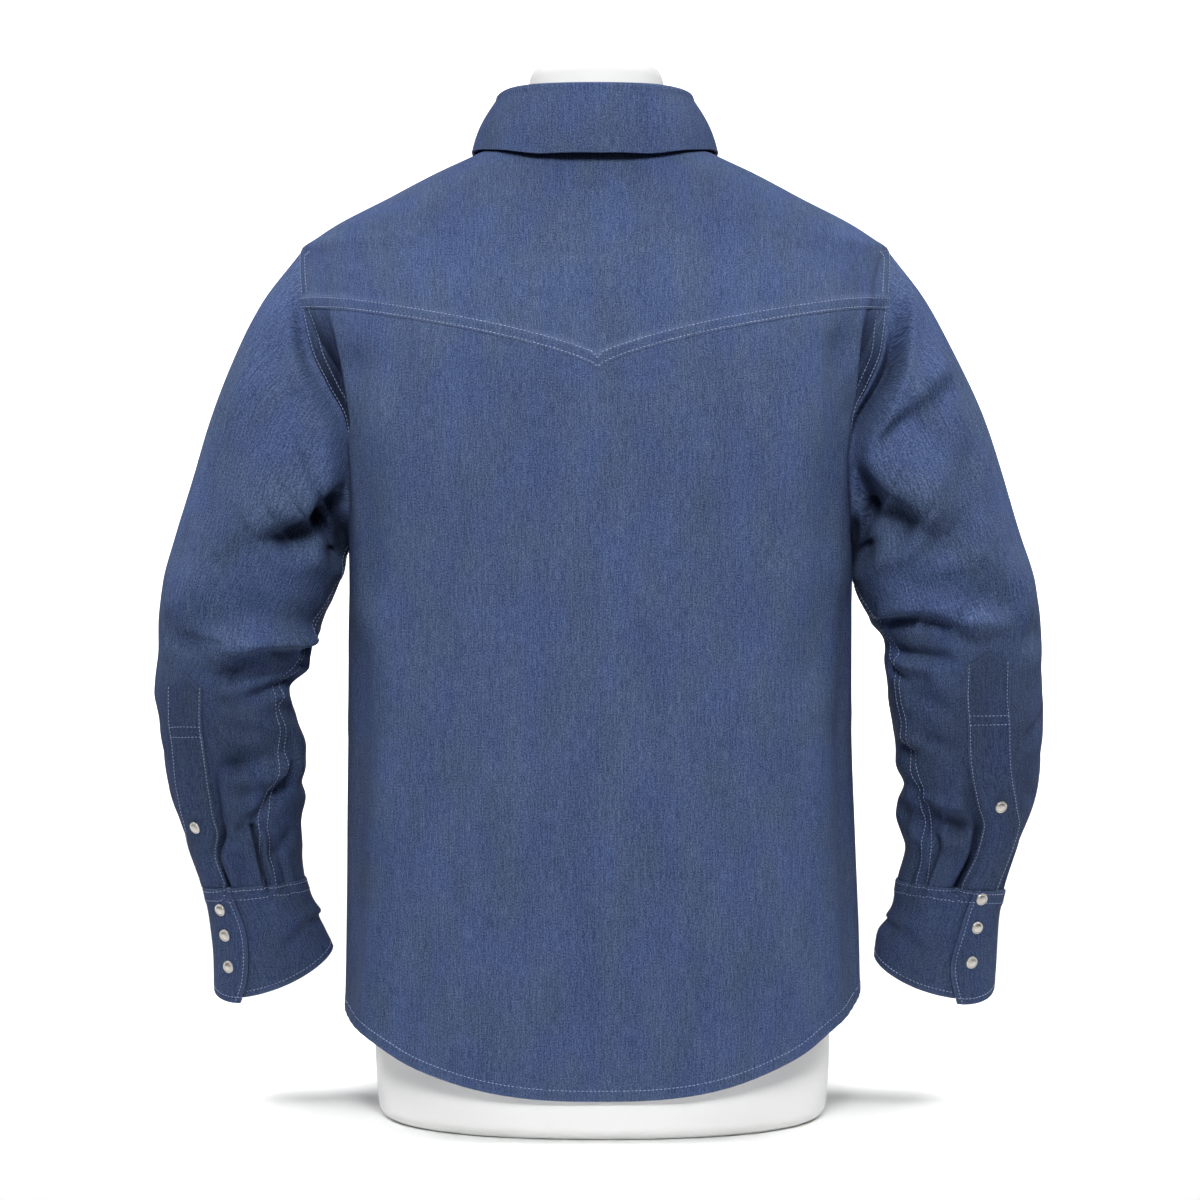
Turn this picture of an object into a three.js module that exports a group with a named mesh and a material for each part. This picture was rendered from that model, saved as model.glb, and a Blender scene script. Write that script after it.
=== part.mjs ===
import * as THREE from "three";

// A snap-front denim shirt with long sleeves, worn by a limbless dress form. Units are millimetres.
// +Z is up, the shirt's front faces -Y, the wearer's left is +X, and the origin is the middle of the form's flat base.

const clothThickness = 1.2;
const doubledThickness = 2.2; // collar, stand, cuffs and bands are two layers with interlining
const seamGap = 0.3;
const layerGap = 0.4; // between a panel and what lies on it
const layerStep = clothThickness + layerGap;

const shoulderZ = 688;
const underarmZ = 456;
const armholeBackDepth = 54;
const armholeFrontDepth = 50;
const armholeScoop = 0.16; // how much wider the armhole is below than above

const hemBackZ = 32;
const hemFrontZ = 46;
const hemLeftSideZ = 88;
const hemRightSideZ = 101;
const hemCurve = 2.6;

const yokeTipZ = 587;
const yokeCurve = 0.74;
const neckBackZ = 768;
const neckSideZ = 774;
const neckFrontZ = 712;

const bandHalfWidth = 17.5;
const underlap = 15;
const frontSnapTopZ = 668;
const frontSnapBottomZ = 130;
const frontSnapCount = 6;

const standBackHeight = 34;
const standFrontHeight = 25;
const standEndHeight = 13;
const standOut = 0.5;
const standLean = 6;

const cuffLap = 28; // degrees round the wrist
const cuffStandOut = 0.8;
const cuffGapRings = 0.025; // the gap under the sleeve, as a share of a ring's length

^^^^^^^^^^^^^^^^

Copy every line verbatim.

Written answer:
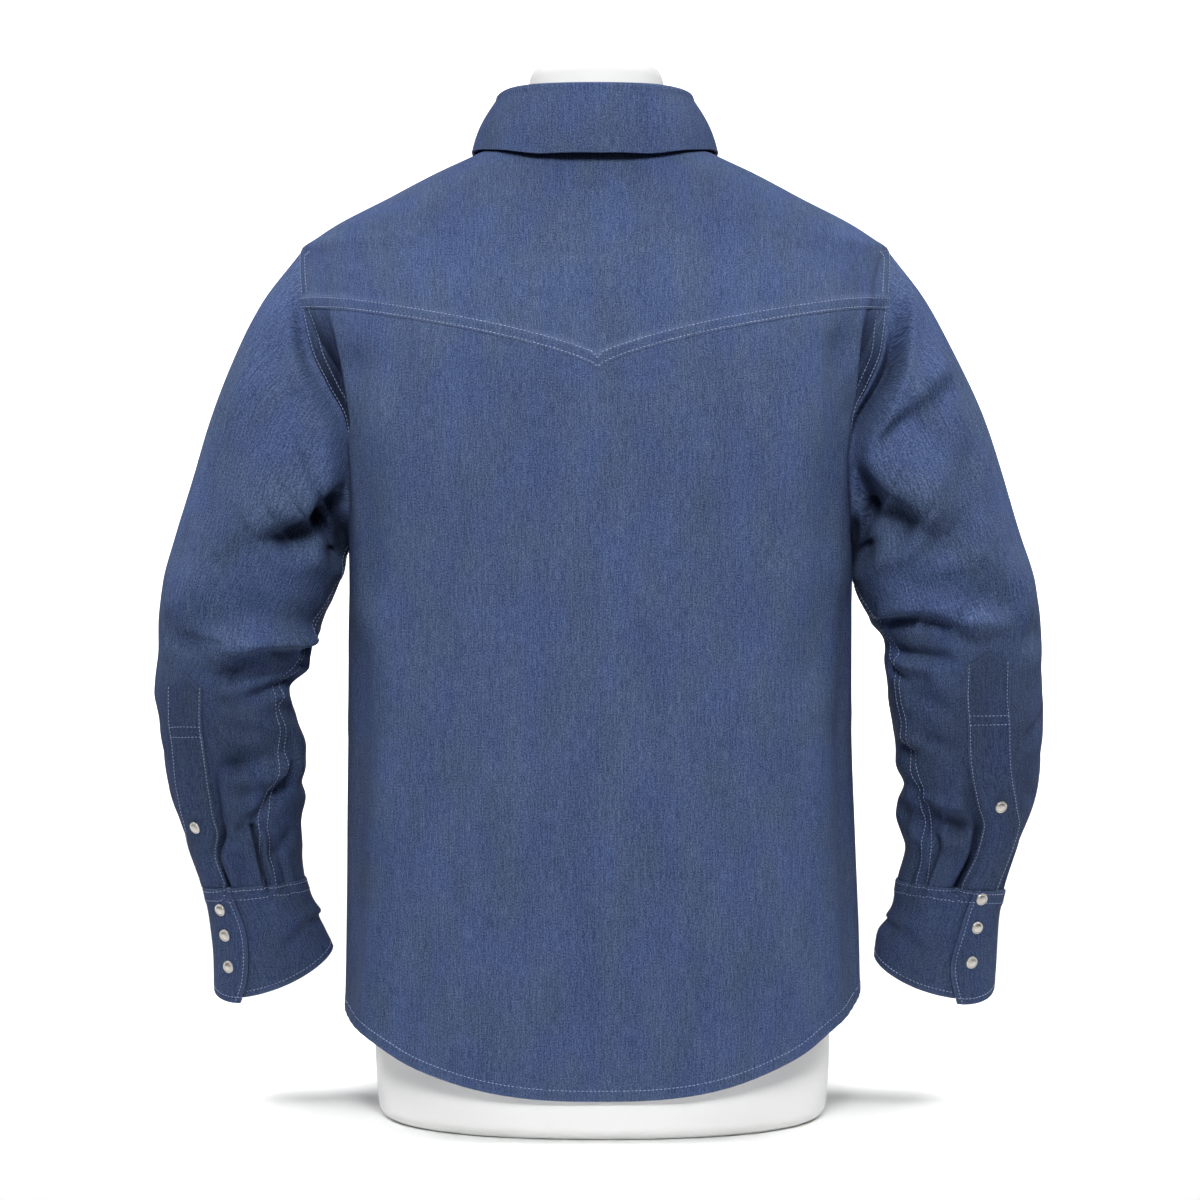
Turn this picture of an object into a three.js module that exports a group with a named mesh and a material for each part. This picture was rendered from that model, saved as model.glb, and a Blender scene script. Write that script after it.
=== part.mjs ===
import * as THREE from "three";

// A snap-front denim shirt with long sleeves, worn by a limbless dress form. Units are millimetres.
// +Z is up, the shirt's front faces -Y, the wearer's left is +X, and the origin is the middle of the form's flat base.

const clothThickness = 1.2;
const doubledThickness = 2.2; // collar, stand, cuffs and bands are two layers with interlining
const seamGap = 0.3;
const layerGap = 0.4; // between a panel and what lies on it
const layerStep = clothThickness + layerGap;

const shoulderZ = 688;
const underarmZ = 456;
const armholeBackDepth = 54;
const armholeFrontDepth = 50;
const armholeScoop = 0.16; // how much wider the armhole is below than above

const hemBackZ = 32;
const hemFrontZ = 46;
const hemLeftSideZ = 88;
const hemRightSideZ = 101;
const hemCurve = 2.6;

const yokeTipZ = 587;
const yokeCurve = 0.74;
const neckBackZ = 768;
const neckSideZ = 774;
const neckFrontZ = 712;

const bandHalfWidth = 17.5;
const underlap = 15;
const frontSnapTopZ = 668;
const frontSnapBottomZ = 130;
const frontSnapCount = 6;

const standBackHeight = 34;
const standFrontHeight = 25;
const standEndHeight = 13;
const standOut = 0.5;
const standLean = 6;

const cuffLap = 28; // degrees round the wrist
const cuffStandOut = 0.8;
const cuffGapRings = 0.025; // the gap under the sleeve, as a share of a ring's length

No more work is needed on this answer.